Rows from a 3D modeling dataset:

********

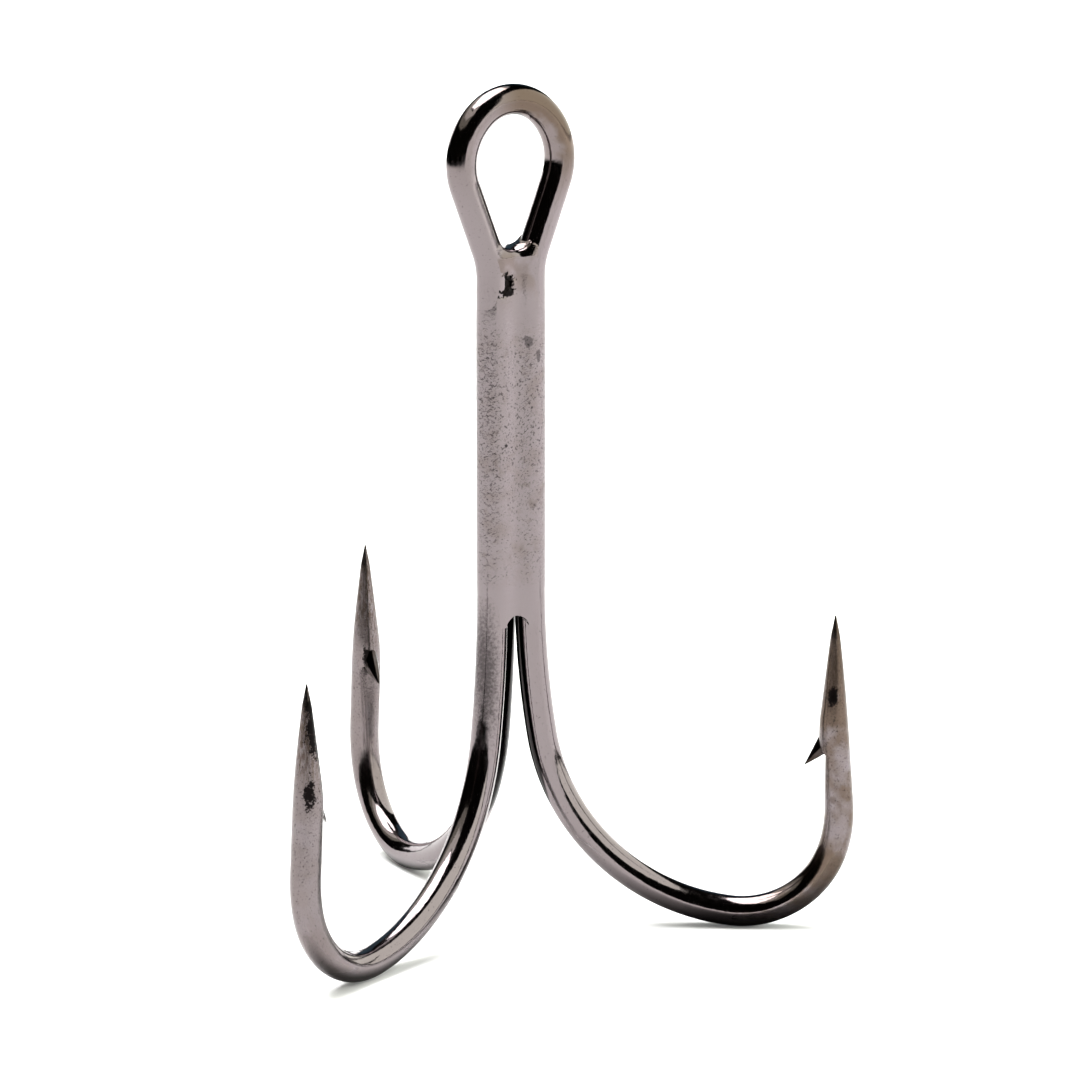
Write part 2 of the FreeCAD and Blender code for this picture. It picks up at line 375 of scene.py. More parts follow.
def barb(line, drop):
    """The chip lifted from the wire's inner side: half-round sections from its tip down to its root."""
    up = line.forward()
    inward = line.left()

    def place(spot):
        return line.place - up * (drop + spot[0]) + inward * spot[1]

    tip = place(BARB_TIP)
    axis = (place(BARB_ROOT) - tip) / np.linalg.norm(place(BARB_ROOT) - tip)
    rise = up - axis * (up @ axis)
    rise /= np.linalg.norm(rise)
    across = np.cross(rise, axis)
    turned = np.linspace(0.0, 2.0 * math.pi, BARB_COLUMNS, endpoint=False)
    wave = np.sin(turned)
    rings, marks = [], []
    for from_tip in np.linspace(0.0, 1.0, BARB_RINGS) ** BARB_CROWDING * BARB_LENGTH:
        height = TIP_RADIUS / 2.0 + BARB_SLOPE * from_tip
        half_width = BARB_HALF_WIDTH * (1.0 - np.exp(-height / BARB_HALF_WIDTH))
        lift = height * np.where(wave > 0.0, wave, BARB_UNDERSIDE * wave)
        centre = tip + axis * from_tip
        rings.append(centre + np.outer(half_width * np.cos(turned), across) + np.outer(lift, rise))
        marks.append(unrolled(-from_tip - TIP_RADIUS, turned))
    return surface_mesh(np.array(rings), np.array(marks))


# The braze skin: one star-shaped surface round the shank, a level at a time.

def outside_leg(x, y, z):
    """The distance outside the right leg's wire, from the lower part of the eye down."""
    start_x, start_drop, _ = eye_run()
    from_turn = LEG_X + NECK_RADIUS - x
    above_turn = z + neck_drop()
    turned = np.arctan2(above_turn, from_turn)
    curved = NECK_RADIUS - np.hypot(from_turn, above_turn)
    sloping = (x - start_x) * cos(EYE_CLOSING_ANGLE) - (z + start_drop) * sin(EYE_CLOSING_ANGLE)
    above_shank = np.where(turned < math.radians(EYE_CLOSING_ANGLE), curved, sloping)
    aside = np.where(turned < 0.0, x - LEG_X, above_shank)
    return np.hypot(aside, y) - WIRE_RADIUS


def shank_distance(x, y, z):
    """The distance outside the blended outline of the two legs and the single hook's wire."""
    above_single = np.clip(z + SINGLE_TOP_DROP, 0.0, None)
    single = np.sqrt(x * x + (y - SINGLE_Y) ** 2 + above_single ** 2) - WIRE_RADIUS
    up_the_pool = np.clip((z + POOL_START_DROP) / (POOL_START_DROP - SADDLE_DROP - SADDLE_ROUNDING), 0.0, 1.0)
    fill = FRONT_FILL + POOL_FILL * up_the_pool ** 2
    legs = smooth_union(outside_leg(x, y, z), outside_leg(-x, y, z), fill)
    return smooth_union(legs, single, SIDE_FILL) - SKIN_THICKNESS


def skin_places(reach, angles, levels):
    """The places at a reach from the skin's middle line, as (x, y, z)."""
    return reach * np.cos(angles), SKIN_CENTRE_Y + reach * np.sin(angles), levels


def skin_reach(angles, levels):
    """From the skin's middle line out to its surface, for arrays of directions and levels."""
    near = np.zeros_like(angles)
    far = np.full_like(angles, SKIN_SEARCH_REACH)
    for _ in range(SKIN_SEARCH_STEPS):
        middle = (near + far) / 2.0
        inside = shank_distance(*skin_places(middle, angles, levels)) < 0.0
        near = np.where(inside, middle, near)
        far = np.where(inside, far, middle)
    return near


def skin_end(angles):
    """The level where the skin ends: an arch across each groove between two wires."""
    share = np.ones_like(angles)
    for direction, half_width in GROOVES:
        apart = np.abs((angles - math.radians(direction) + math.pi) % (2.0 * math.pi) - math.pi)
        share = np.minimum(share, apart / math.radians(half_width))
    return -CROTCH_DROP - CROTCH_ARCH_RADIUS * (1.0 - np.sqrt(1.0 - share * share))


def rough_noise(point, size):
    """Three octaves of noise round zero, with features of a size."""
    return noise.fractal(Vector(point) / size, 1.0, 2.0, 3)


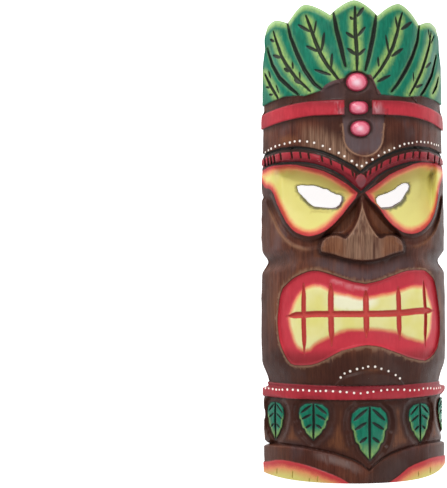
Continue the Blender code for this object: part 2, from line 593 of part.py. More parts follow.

********

# TASK OBJECTIVE:
Count how many lines in the data above hold the string "this", and give the number with no other words.

# EXPECTED ANSWER:
2